Além das alterações ao acordo ibérico, Raúl de la Hoz porta-voz do PP nas Cortes de Castela e Leão exige ainda que sejam “mitigadas as perdas” causadas pela falta de água sobretudo no sector agrícola e nos empreendimentos turísticos “que vivem dos recursos oferecidos pelas albufeiras” afectadas. Um comunicado da União do Povo Leonês (UPL) descreve o panorama actual: Riaño ficou reduzida a 31%, Santa Teresa a 40%, Porma a 30%, Irueña a 36% e Ricobayo a 18%. E conclui que a transferência de água para Portugal “violou os interesses da região leonesa”.

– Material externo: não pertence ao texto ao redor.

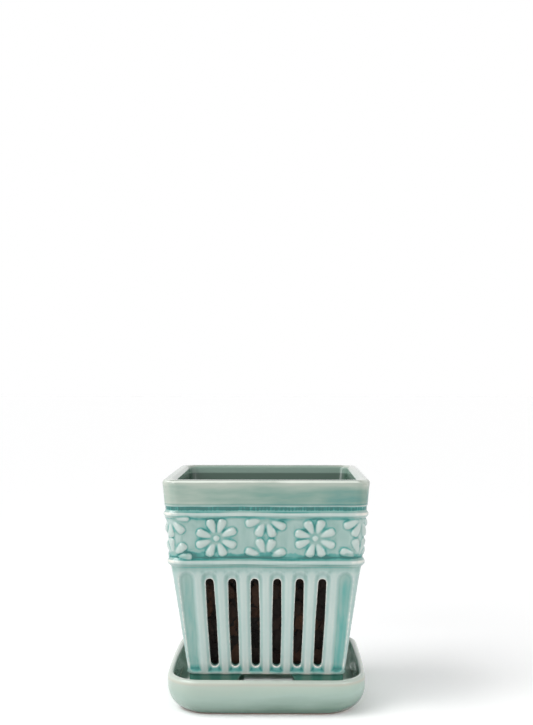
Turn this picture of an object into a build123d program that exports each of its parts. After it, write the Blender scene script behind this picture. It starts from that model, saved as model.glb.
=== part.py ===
from build123d import *
import math
import os

# A square, tapered orchid pot of glazed clay with fluted and slotted walls, its saucer and its bark.
# Lengths are in millimetres. Z is up, the origin is under the middle of the saucer and -Y is a front.

# Pot heights, from the saucer's floor up
foot_height = 19.4
body_height = 78.1
lower_bead_height = 5.4
frieze_height = 28.4
upper_bead_height = 4.8
groove_height = 3.4
collar_height = 18.0

# Pot width across the flats of its rim, and how far each part below it stands in on each side
rim_width = 144.8
lip_stand = 0.2
collar_flare = 1.2
groove_inset = 0.4
frieze_flare = 3.6
frieze_stand = 0.6
body_flare = 10.4
body_corner = 6.5
band_corner = 11.0

# Pot walls, foot and edges
pot_wall = 8.0
pot_floor = 5.0
cavity_corner = 7.0
lip_height = 3.6
rim_round = 2.2
rim_inner_chamfer = 2.0
body_edge_chamfer = 0.7
foot_inset = 1.5
foot_wall = 6.0
foot_corner = 6.0
notch_width = 39.0
notch_corner = 5.0
drain_diameter = 16.0
bead_stand = 1.6
bead_chamfer_share = 0.3

# Flutes and slots: the outer flutes of each face are blind
flutes_per_face = 8
blind_flutes_each_side = 1
outer_flute_inset_bottom = 5.95
outer_flute_inset_top = 10.5
rib_width = 3.5
flute_depth = 1.5
flute_side_run = 2.6
flute_side_drop = 1.4
flute_top_margin = 3.6
flute_bottom_margin = 1.6
slot_end_width = 5.6
slot_middle_width = 6.4
arch_sides = 6
slot_top_margin = 9.5
slot_bottom_margin = 5.3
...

A denúncia da UPL é reforçada com o envio ao senado da Junta Regional de Castela e Leão de um conjunto de questões onde esta força política reflecte a sua leitura dos últimos acontecimentos: “o Governo poderia ter violado o Protocolo Adicional ao Acordo de Albufeira”, acentua, fundamentando esta interpretação nos critérios que o regime de caudais estabelece. E de entre os parâmetros considerados para a gestão da água em circunstâncias críticas ou excepcionais, a UPL destaca “as características hidrológicas ou climáticas de cada bacia hidrográfica, as necessidades de água para garantir o bom estado das águas de acordo com as suas características ecológicas, ou as necessidades de água para garantir os usos actuais adequados ao uso sustentável dos recursos hídricos de cada bacia”.

Desta forma, prossegue o comunicado divulgado pela UPL, consideram que Espanha “poderia ter invocado o artigo 3º do Protocolo Adicional à Convenção, que reconhece períodos de excepção relacionados precisamente com a falta de chuvas” para não satisfazer os fluxos normais estabelecidos na convenção para a bacia do Douro.

Portugal e Espanha divulgaram no final de Setembro uma “declaração conjunta” que confirmava o travão das transferências das águas do Douro que estavam previstas no cumprimento da Convenção de Albufeira, que rege as relações entre os países ibéricos nos rios que partilham.

As reduções das descargas previstas abrangiam barragens que têm produção hidroeléctrica na zona de Salamanca e Zamora. A decisão acordada entre os dois países avançou perante a evidência de que Espanha não conseguirá cumprir totalmente este ano, em relação ao Douro, o que está estipulado na Convenção de Albufeira.

Prejuízos e compensações

A decisão de transferir caudais para Portugal veio “colocar em risco o abastecimento de água potável a mais de uma centena de concelhos de Salamanca e Zamora, registando-se nesta albufeira centenas de peixes mortos por falta de oxigénio”. O excesso de matéria orgânica na água das albufeiras causa uma grande diminuição na concentração de oxigénio.

Raúl de la Hoz explica a contradição maior do acordo que foi assinado em 1998: “As coisas mudaram muito”, tanto em relação à actual situação de seca como em relação ao crescimento dos hectares irrigados, que “passaram de 3000 no final da década de 90 para os 100.000 que existem hoje”.

O porta-voz do PP regional realçou a repercussão que teve a transferência de água para Portugal. “Muitas empresas de turismo e municípios que sustentam sua actividade graças aos recursos oferecidos pelas albufeiras foram gravemente afectados”. E, nalguns casos foram obrigados “a encerrar ou desistir das actividades” que mantinham.

Ao governo central o PP exige que “alivie as perdas, tanto dos agricultores como das empresas de turismo, nos meses de Julho e Agosto porque não terem conseguido irrigar as suas plantações por falta de água ou porque não conseguiram manter as suas actividades ligadas à água”.

Perante o quadro de carência hídrica que é estrutural, o PP diz que “não basta apenas renegociar o acordo com Portugal, é preciso repensar o Plano Hidrológico Nacional e a bacia do Douro” e investir em infra-estruturas (novas barragens) que permitam a “acumulação de água face às crises de seca” que são cada vez mais frequentes, observam os populares.